The President’s FY18 budget could reverse years of progress in tobacco control
The President’s proposed Fiscal Year 2018 budget is a reckless threat to defund essential programs that address the number one cause of preventable death in our country: tobacco use. While we have made significant progress in bringing youth and adult smoking rates to historic lows, now is not the time to abandon the proven strategies that have worked so well to combat the death and disease caused by tobacco. Time and time again, tobacco control has proven to be an investment that pays many times its value in health and productivity. Unwise cuts in tobacco control will only mortgage the future for the profit of those who benefit from the sale of the most dangerous consumer products in history. That isn’t wise fiscal policy, and it isn’t wise public health policy.
Eliminating funding for the Centers for Disease Control and Prevention’s (CDC) Office on Smoking and Health threatens a crucial research and data source for understanding where and who the tobacco epidemic affects, potentially leaving government, as well as non-profit tobacco programs, rudderless. Although the budget recommends granting funds to states for tobacco control programs, these efforts are likely to be wasted stabs in the dark without data to inform and measure progress. The cuts would also eliminate the CDC’s highly effective public education program, “Tips From Former Smokers.” As experts in the power of public education programs to motivate smoking behavior change, we can say from experience that when public education investment is curtailed, progress is stalled and life years are lost.

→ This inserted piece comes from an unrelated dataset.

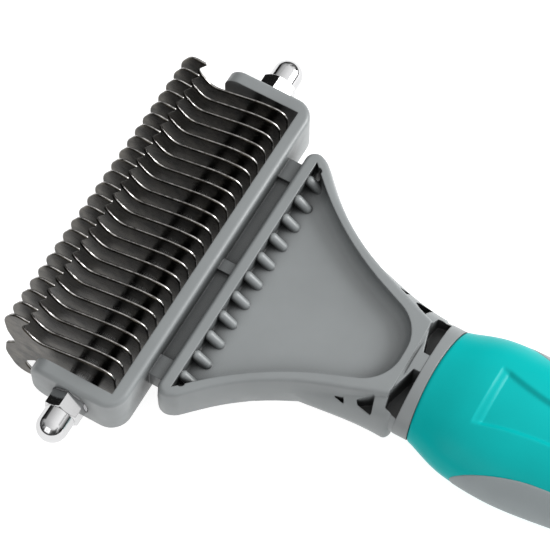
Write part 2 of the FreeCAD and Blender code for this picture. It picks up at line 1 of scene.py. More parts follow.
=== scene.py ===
import bmesh
import bpy
import math
import numpy as np
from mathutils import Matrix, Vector


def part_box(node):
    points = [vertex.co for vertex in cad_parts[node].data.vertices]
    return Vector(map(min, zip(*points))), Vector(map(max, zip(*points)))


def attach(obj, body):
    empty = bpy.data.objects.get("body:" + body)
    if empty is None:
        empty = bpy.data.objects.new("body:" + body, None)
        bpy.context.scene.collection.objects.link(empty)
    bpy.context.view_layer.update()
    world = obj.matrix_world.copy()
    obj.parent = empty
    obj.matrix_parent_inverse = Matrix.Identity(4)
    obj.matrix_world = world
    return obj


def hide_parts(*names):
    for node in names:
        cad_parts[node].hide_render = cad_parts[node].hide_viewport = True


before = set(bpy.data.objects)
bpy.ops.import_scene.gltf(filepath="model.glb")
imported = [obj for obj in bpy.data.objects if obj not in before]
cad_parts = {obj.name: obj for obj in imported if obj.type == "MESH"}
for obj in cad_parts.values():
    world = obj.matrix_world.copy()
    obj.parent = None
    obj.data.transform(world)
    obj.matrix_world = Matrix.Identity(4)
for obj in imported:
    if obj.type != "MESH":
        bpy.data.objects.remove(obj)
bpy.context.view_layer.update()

MM = 0.001
ROD_LOW, ROD_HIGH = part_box("threaded_rod")
# The rod's middle is the datum of every measure below: x along the rod, y to the handle, z up.
DATUM = (ROD_LOW + ROD_HIGH) / 2
ROOT = "rake"


def place(x, y, z):
    """A point given in millimetres from the datum, in the row frame."""
    return DATUM + Vector((x, y, z)) * MM


# ---------------------------------------------------------------- materials
# Noise rarely leaves this range, so tones and spans are spread over it.
NOISE_RANGE = (0.3, 0.7)
# Occlusion at which a groove is fully shaded, and at which a surface counts as open.
GROOVE_RANGE = (0.3, 0.92)
# Sizes of the lumps over which plastic varies, in tone and in roughness.
TONE_LUMP_MM = 14.0
ROUGH_LUMP_MM = 3.0


class NodeTree:
    """Small helper for building a node tree."""

    def __init__(self, tree):
        self.tree = tree

    def add(self, kind, **settings):
        node = self.tree.nodes.new(kind)
        for key, value in settings.items():
            setattr(node, key, value)
        return node

    def link(self, source, target):
        self.tree.links.new(source, target)

    def span(self, source, low, high, across=NOISE_RANGE, kind="LINEAR"):
        """A number mapped from the range across to the range low to high."""
        node = self.add("ShaderNodeMapRange", interpolation_type=kind)
        for word, value in zip(("From Min", "From Max", "To Min", "To Max"), (*across, low, high)):
            node.inputs[word].default_value = value
        self.link(source, node.inputs["Value"])
        return node.outputs["Result"]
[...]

The budget proposal also threatens to substantially undermine the ability of the National Institutes of Health (NIH) and the National Cancer Institute (NCI) to fund research into innovative treatments for tobacco addiction and tobacco-related diseases such as lung cancer and COPD, meaning that this budget will not only reverse our country’s efforts to prevent youth from starting to smoke and help adults quit, it will limit our ability to provide treatment to smokers when they inevitably suffer the devastating damage smoking does to their bodies. Lastly, the cuts to Medicaid threaten the ability of those most affected by the tobacco epidemic to seek treatment, as the epidemic is increasingly concentrated among those who are least advantaged in our country.

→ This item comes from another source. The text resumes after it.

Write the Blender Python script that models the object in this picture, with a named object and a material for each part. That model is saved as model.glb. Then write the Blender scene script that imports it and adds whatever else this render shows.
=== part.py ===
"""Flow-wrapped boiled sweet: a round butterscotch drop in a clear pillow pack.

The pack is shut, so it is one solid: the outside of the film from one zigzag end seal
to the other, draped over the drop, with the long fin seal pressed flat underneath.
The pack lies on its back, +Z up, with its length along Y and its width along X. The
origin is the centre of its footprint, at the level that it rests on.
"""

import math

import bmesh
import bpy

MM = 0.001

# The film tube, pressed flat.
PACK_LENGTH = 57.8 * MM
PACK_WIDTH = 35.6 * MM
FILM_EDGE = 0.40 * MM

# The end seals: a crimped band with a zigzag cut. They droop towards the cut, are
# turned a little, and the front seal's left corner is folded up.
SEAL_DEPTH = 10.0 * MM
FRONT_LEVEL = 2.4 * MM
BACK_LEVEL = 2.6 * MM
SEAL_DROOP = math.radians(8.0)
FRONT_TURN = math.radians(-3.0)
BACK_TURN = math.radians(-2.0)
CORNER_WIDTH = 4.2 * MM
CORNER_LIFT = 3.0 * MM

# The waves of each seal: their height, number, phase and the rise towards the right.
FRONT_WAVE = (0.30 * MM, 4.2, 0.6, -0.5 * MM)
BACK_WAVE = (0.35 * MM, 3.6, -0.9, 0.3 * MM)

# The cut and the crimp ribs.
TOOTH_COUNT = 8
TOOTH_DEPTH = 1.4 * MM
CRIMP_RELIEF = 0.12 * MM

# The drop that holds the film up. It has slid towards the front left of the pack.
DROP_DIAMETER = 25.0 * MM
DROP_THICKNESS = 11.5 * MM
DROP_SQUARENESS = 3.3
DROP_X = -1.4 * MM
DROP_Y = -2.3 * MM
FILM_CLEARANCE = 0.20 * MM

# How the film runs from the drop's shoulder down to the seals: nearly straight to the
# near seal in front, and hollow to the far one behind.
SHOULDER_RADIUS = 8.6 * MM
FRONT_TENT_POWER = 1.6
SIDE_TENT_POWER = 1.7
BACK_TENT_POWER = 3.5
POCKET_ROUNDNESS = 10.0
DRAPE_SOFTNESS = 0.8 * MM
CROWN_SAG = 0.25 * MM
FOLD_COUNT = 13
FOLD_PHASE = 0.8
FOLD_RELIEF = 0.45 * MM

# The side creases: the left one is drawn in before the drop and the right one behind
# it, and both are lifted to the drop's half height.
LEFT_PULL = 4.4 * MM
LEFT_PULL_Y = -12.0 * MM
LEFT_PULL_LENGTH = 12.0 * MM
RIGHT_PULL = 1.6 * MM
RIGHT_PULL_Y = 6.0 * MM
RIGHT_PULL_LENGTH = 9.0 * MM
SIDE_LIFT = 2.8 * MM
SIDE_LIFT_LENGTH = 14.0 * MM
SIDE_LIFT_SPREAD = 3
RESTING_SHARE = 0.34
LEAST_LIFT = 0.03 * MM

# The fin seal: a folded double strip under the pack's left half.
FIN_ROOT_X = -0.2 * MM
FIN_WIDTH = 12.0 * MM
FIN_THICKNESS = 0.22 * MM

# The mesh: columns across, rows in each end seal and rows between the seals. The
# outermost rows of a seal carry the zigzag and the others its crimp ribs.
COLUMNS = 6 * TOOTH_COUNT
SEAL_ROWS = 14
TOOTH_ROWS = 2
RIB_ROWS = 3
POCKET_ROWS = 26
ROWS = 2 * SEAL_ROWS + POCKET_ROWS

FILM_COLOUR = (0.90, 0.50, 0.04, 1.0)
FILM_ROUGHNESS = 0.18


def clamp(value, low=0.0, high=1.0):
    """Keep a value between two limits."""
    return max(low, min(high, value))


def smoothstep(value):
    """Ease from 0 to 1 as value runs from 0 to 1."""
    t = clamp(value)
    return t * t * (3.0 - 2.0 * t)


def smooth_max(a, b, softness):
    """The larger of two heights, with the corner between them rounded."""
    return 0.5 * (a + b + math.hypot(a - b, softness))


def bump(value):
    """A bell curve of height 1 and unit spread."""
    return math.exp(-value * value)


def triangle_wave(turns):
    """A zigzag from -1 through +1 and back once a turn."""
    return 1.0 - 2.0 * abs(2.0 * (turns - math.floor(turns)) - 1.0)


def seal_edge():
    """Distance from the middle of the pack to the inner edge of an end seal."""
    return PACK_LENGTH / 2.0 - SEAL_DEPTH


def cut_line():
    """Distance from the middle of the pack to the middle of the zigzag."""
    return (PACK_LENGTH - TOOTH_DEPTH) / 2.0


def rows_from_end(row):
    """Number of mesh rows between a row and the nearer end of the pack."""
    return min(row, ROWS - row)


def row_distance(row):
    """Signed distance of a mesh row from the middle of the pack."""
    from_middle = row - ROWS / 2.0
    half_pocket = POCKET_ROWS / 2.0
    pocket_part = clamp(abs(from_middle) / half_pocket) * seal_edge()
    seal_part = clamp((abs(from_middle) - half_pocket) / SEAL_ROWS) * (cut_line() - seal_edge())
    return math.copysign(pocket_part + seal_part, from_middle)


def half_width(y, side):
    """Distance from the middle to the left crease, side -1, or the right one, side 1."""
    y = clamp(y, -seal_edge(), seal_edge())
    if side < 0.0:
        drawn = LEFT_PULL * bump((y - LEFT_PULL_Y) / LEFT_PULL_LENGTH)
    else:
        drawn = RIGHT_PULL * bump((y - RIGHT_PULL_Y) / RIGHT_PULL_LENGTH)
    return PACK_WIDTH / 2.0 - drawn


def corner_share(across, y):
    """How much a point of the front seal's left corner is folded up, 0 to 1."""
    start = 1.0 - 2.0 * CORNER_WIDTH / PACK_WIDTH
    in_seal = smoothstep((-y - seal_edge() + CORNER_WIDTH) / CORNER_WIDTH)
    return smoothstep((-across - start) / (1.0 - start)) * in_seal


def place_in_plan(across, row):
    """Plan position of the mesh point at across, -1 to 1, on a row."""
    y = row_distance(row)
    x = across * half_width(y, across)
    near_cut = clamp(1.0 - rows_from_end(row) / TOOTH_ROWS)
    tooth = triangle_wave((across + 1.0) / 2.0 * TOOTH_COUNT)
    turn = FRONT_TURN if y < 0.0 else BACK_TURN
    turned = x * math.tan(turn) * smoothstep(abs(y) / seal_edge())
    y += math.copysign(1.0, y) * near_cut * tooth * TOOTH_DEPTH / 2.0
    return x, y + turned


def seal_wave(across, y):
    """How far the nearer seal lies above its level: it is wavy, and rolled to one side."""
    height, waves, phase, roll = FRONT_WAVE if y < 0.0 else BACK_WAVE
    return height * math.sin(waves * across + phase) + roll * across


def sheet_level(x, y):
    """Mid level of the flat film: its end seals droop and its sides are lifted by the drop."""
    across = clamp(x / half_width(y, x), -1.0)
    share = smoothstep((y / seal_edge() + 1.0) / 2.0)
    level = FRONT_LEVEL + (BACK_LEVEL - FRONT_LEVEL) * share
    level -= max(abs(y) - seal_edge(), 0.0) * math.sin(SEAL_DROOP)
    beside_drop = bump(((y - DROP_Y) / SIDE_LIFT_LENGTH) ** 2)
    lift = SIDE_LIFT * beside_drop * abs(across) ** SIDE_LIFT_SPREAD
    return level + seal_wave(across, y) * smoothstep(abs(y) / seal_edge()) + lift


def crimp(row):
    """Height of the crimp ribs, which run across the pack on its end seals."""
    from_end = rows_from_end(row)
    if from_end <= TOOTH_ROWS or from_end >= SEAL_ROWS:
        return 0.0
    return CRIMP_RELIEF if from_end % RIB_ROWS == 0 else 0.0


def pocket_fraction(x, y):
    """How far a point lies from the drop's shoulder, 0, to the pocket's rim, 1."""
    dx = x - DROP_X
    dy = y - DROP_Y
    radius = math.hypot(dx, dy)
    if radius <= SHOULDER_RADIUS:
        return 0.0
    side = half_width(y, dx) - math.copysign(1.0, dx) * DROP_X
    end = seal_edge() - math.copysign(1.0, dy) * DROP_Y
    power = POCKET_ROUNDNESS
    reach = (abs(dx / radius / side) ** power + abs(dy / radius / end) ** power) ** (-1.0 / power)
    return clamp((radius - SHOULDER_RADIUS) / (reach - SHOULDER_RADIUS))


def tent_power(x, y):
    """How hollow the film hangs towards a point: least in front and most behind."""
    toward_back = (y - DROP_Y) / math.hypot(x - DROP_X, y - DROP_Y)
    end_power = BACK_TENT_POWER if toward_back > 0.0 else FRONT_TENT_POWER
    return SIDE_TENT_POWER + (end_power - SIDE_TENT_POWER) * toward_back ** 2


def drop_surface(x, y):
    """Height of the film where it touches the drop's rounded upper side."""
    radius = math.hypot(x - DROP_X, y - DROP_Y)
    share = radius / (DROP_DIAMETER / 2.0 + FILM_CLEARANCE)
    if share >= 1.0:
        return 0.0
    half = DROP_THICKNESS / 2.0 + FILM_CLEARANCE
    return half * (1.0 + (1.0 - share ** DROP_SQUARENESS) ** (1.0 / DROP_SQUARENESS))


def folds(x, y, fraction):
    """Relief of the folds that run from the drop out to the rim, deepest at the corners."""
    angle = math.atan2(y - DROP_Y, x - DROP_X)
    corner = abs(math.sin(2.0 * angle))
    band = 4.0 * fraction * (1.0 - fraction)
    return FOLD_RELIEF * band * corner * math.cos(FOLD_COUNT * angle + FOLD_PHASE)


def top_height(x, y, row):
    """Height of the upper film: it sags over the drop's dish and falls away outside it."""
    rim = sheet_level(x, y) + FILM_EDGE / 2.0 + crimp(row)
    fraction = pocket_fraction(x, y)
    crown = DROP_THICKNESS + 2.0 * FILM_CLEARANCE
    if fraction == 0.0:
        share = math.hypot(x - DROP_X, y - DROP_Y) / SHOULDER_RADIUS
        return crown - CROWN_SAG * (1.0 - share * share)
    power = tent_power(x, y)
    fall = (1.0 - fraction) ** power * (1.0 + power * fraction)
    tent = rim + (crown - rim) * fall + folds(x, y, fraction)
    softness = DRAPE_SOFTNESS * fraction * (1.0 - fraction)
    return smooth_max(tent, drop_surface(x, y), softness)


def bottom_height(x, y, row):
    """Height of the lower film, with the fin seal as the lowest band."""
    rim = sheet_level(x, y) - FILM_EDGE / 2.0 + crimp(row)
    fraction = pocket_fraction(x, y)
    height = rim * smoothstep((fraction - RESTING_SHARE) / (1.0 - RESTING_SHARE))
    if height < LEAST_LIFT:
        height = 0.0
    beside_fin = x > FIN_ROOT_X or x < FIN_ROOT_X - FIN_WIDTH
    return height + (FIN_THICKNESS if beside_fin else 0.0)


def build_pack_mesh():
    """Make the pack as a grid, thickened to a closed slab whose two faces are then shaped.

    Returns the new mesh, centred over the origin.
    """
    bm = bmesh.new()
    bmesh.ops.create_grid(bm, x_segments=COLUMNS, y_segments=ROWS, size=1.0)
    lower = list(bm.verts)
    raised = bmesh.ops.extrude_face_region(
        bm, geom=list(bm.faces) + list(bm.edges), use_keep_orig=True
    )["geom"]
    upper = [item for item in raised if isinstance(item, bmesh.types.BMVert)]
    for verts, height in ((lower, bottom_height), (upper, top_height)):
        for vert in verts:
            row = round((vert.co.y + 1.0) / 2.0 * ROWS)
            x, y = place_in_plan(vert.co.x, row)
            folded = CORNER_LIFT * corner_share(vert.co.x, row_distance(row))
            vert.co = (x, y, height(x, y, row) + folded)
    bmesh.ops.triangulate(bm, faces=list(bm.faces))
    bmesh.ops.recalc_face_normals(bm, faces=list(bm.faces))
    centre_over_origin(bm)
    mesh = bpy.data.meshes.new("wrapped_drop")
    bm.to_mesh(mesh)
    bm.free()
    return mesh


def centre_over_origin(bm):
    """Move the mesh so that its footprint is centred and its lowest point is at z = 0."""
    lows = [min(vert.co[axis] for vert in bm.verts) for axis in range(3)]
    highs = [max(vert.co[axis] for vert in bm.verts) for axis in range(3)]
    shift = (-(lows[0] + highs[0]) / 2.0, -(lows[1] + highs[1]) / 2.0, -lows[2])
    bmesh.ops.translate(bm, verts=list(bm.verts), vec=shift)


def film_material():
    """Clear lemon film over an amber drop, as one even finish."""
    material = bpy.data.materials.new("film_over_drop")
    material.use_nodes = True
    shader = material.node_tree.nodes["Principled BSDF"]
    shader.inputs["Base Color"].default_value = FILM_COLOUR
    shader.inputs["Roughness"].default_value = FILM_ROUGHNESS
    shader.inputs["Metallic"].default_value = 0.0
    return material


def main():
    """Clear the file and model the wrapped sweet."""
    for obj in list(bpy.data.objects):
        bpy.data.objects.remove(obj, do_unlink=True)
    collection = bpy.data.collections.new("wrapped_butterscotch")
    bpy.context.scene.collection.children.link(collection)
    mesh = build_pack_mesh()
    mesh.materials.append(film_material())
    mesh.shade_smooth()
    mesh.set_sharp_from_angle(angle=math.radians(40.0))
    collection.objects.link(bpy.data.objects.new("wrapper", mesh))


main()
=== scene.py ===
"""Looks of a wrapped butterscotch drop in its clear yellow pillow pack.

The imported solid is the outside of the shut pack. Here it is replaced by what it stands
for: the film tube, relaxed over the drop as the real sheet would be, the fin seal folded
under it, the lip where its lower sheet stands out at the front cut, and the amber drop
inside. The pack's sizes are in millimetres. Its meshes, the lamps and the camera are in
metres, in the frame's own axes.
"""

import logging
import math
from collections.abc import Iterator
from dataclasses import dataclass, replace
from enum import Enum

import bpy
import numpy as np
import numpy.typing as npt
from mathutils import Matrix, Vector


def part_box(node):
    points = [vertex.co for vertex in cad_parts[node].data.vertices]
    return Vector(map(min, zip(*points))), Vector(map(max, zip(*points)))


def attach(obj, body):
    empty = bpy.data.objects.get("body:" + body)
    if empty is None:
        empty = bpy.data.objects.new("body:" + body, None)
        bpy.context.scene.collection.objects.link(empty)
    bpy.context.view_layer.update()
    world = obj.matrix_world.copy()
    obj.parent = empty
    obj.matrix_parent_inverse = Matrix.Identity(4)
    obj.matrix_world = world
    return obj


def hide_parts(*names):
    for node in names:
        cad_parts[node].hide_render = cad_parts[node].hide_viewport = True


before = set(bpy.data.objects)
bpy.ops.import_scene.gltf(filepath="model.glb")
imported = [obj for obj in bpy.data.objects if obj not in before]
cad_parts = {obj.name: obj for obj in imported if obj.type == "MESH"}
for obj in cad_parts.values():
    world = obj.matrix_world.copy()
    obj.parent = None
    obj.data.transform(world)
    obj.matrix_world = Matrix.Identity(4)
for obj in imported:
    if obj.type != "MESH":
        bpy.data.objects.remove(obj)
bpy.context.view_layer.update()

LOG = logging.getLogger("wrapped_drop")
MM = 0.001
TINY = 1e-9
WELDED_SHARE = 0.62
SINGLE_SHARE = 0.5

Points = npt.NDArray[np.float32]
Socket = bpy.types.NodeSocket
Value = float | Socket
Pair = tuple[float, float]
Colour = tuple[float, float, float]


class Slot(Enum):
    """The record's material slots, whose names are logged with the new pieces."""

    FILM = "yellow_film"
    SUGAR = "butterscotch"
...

Moreover, the strategy of providing block grants to states hoping for support of tobacco control is fundamentally flawed. We know from a long history, that money from tobacco taxes and settlement funds have not translated into spending on tobacco prevention and cessation programs. Last year, the states collected over $26 billion in tobacco-related revenue, yet spent less than $500 million. The country continues to require strong leadership at the federal level to stay on track.

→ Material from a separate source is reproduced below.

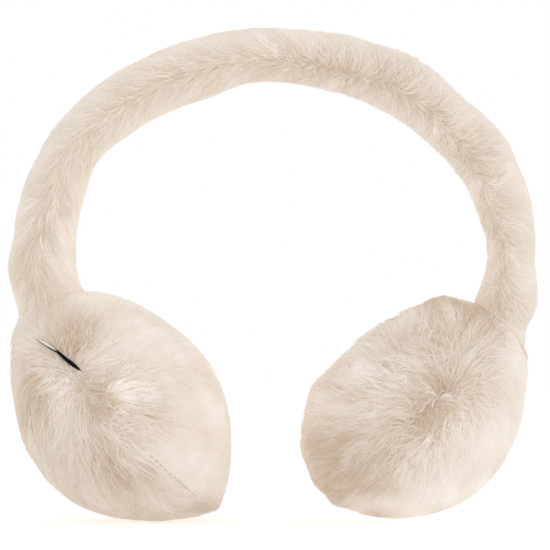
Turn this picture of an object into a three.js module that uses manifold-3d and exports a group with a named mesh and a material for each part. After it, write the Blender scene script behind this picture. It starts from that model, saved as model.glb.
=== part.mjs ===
// Cream fur earmuffs: a fur sleeve over an arched headband, and two padded fur cups. Each cup is sewn
// from an inner panel, which lies on the ear, and an outer panel, along a rim seam. A small blank
// label is sewn into the rim seam of the left cup.
// Millimetres, +Z up, and the wearer faces -Y. The earmuffs stand on the outer panels of both cups,
// which are pressed flat on z = 0. The origin is under the middle of the whole object.
import * as THREE from "three";
import { mergeVertices } from "three/addons/utils/BufferGeometryUtils.js";
import Module from "manifold-3d";

const wasm = await Module();
wasm.setup();

// Driving sizes in millimetres.
const ARCH_HALF_SPAN = 98.5; // middle of the arch to the middle of the sleeve, at its widest level
const ARCH_RISE = 87.5; // widest level up to the middle of the sleeve at the crown
const SLEEVE_THICKNESS = 25.2; // seen from the front, fur included
const SLEEVE_DEPTH = 34; // front to back, fur included
const SLEEVE_END_ROUNDING = 12;
const CUP_RADIUS = 58; // middle of a cup to its rim seam
const CUP_REACH = 42; // rim seam to the top of a panel, fur included
const CUP_DROP = 65; // widest level of the arch down to the middle of the cups
const FUR_RISE = 2.8; // how far the locks stand above the padding
const LOCK_LENGTH = 26;
const LOCK_WIDTH = 17;
const LOCK_VARIATION = 0.3; // spread of the size of the locks, as a share of it
const FINEST_EDGE = 0.01; // corners that the joins leave closer than this are one
const SEAT_FLATTENING = 3.4; // how far the table presses in the underside of a cup
const SEAM_GAP = 0.3; // between the two panels of a cup
const SLEEVE_CLEARANCE = 0.5; // between the sleeve's fur line and the cup that it ends in
const LABEL_LENGTH = 28;
const LABEL_HEIGHT = 10;
const LABEL_THICKNESS = 0.9;
const LABEL_SEAM_DEPTH = 5; // height of the label that the rim seam holds
const LABEL_CLEARANCE = 0.3;
const LABEL_UP = 0.6; // middle of the label above the middle of the cup, as a share of the radius
const LABEL_CORNER = 1; // cut off the outer corners of the label

// One row for each cup. side is -1 on the left. tilt is how far the ear side looks up, and turn how
// far it looks to the front, in degrees. The rest are shares of the cup radius: the rim, how far the
// cup sits inside the arch, where the sleeve ends, up along the rim plane and across it to the ear
// side, and where the hair parts, up along the rim.
const CUPS = {
  left: { side: -1, tilt: 45, turn: 3, rim: 1.02, inset: 0.57, endUp: 0.5, endAcross: 0.1, whorlUp: 0.16 },
  right: { side: 1, tilt: 43, turn: 9, rim: 0.965, inset: 0.7, endUp: 0.5, endAcross: -0.15, whorlUp: 0.1 },
};

// One row for each panel: its cup, 1 towards the ear or -1 away from it, its reach as a share of the
// cup reach, and its fullness, where a smaller value is a fuller dome.
const PANELS = [
  { name: "left_cup_outer_panel", cup: "left", facing: -1, reach: 1.03, fullness: 0.76, colour: 0xd9cebf },
  { name: "left_cup_inner_panel", cup: "left", facing: 1, reach: 1, fullness: 0.78, colour: 0xece3d8 },
  { name: "right_cup_outer_panel", cup: "right", facing: -1, reach: 1.04, fullness: 0.68, colour: 0xebe2d6 },
  { name: "right_cup_inner_panel", cup: "right", facing: 1, reach: 0.92, fullness: 0.55, colour: 0xdbcdbc },
];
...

The continuing battle against tobacco has produced some of the most effective approaches to improving the health of all Americans. In 2000, 23.4 percent of adult Americans smoked. Today, it is 15.8 percent. The progress among youth is even more stunning, dropping from 23.6 percent to under 6 percent. Not only is that the result of the work done by CDC, NIH and others, their data are the reason we know it. Without the research, surveillance, program and education funding provided by the federal government to CDC and NIH over the last decades, many hundreds of thousands of Americans would lose their lives far too early. We have come too far to walk away from what could be the greatest public health victory in modern times.